PROBLEM STATEMENT>
Transcribe only the lines of the listing below from the one holding "Continue the Blender" through the one holding "across the mitres.", inclusive, without any change.

RECORDS PROVIDED>
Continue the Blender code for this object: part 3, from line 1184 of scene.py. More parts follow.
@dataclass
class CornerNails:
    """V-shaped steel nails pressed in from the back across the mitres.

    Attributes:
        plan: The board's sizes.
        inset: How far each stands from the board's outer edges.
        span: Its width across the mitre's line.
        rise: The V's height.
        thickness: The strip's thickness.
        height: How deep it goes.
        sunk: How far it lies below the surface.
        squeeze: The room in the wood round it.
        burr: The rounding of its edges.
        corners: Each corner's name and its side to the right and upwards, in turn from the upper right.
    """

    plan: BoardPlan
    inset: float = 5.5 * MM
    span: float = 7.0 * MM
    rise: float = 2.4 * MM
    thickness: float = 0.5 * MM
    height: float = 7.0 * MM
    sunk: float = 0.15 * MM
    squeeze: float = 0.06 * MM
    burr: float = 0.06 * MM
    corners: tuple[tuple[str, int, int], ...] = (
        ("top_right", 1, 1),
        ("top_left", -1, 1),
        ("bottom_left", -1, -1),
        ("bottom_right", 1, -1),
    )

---

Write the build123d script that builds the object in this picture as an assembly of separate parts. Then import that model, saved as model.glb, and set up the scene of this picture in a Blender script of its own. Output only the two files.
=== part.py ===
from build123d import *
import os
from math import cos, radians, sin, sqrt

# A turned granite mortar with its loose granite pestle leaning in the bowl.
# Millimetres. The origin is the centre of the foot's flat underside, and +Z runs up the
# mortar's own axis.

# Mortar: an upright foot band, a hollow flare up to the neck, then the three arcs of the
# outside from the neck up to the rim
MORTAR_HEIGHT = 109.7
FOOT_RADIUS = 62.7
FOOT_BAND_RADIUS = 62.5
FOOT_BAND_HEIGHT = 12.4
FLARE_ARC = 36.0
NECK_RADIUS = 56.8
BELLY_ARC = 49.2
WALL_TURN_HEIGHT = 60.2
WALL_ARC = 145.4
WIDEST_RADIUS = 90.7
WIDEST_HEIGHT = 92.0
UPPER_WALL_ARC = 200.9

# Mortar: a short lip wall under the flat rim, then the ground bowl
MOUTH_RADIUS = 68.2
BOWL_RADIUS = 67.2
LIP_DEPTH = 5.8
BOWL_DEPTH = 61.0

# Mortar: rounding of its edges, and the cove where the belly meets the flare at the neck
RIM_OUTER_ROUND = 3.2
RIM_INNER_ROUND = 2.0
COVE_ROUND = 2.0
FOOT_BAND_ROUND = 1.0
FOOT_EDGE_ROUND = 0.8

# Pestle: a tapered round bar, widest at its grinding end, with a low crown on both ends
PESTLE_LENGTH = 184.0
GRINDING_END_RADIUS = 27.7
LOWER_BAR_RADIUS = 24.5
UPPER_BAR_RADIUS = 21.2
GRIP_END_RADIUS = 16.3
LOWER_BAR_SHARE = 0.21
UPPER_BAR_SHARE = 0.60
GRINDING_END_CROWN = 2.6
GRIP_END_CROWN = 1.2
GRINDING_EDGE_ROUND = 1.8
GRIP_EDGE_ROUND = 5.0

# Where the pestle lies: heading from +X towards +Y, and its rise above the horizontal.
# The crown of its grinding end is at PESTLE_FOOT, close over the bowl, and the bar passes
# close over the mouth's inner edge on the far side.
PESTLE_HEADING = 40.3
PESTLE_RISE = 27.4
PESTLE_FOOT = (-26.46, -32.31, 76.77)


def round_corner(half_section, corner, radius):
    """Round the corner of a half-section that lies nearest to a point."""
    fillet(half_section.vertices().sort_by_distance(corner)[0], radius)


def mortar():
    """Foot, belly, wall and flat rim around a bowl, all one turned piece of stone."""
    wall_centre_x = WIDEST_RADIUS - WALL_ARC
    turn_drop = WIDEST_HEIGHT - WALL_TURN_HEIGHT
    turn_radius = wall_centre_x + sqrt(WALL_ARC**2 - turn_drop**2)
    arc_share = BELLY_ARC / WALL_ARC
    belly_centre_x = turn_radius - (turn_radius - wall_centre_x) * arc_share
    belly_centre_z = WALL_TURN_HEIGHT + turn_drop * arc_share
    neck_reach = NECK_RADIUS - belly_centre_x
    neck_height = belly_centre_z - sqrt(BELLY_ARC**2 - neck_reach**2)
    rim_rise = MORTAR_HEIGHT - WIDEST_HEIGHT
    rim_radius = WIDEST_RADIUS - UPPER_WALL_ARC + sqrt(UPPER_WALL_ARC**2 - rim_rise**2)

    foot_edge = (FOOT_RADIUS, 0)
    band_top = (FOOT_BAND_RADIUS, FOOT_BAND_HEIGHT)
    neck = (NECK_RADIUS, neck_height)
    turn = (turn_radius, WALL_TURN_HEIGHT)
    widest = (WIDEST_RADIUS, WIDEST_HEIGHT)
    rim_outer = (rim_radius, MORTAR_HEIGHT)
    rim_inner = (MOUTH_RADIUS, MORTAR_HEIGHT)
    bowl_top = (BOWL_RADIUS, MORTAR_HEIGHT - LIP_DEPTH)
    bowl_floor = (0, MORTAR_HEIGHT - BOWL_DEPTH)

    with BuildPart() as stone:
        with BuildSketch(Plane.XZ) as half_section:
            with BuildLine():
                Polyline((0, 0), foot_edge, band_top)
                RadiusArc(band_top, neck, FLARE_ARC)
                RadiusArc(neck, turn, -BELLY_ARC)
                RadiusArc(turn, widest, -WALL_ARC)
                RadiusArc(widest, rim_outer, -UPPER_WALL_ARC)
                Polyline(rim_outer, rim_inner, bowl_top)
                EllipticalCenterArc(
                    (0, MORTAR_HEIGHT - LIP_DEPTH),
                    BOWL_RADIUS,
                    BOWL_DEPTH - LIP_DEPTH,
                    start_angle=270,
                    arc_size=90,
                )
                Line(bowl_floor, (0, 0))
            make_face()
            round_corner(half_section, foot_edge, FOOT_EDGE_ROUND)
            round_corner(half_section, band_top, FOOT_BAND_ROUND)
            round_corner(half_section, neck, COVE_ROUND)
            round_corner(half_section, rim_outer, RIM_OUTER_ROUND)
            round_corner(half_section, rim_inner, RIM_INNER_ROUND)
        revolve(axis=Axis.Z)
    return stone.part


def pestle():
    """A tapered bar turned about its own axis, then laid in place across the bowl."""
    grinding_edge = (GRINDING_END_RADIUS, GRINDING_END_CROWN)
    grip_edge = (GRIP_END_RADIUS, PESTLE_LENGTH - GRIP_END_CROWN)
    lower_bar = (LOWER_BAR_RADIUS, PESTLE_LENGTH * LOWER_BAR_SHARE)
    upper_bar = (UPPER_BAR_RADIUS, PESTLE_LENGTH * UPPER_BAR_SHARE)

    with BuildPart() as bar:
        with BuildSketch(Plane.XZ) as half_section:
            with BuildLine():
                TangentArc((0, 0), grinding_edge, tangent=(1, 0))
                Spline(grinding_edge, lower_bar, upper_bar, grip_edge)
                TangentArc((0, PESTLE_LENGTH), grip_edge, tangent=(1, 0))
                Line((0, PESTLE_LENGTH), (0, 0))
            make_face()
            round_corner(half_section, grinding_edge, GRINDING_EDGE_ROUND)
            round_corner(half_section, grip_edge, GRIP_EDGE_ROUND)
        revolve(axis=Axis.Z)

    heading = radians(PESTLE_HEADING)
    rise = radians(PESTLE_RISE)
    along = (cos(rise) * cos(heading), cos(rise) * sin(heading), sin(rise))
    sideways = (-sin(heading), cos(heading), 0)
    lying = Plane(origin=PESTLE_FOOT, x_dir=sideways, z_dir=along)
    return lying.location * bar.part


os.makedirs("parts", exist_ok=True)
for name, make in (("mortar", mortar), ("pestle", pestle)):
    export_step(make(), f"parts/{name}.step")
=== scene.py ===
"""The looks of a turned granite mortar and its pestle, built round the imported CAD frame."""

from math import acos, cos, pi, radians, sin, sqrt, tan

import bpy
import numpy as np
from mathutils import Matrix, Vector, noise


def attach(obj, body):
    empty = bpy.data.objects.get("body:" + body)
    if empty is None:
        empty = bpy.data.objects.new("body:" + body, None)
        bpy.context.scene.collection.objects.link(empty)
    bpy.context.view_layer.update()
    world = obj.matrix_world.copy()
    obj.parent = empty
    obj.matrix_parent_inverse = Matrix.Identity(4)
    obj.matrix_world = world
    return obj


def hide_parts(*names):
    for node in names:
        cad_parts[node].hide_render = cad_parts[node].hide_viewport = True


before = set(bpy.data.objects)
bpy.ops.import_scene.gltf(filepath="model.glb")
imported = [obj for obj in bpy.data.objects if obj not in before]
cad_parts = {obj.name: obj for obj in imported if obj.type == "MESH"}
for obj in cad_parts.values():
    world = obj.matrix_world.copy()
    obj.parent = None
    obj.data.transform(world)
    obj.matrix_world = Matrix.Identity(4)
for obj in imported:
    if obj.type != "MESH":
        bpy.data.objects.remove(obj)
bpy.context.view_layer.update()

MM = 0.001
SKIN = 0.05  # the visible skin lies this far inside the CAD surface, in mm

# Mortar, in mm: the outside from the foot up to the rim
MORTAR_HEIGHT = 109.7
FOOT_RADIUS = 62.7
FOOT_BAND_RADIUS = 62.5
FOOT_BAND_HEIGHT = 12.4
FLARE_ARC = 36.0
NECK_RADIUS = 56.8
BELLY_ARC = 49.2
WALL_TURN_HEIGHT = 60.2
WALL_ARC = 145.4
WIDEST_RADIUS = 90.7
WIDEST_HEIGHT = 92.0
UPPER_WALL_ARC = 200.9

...

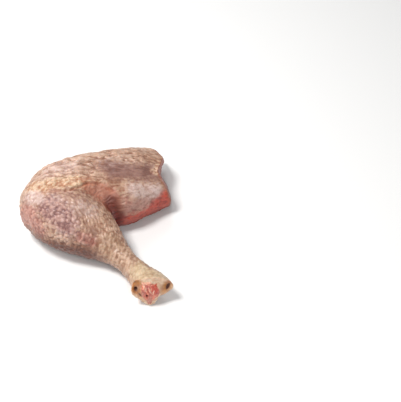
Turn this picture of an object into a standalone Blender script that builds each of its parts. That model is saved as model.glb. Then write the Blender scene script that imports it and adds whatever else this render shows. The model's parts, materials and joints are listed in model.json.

OUTPUT OF THE EXERCISE>
Continue the Blender code for this object: part 3, from line 1184 of scene.py. More parts follow.
@dataclass
class CornerNails:
    """V-shaped steel nails pressed in from the back across the mitres.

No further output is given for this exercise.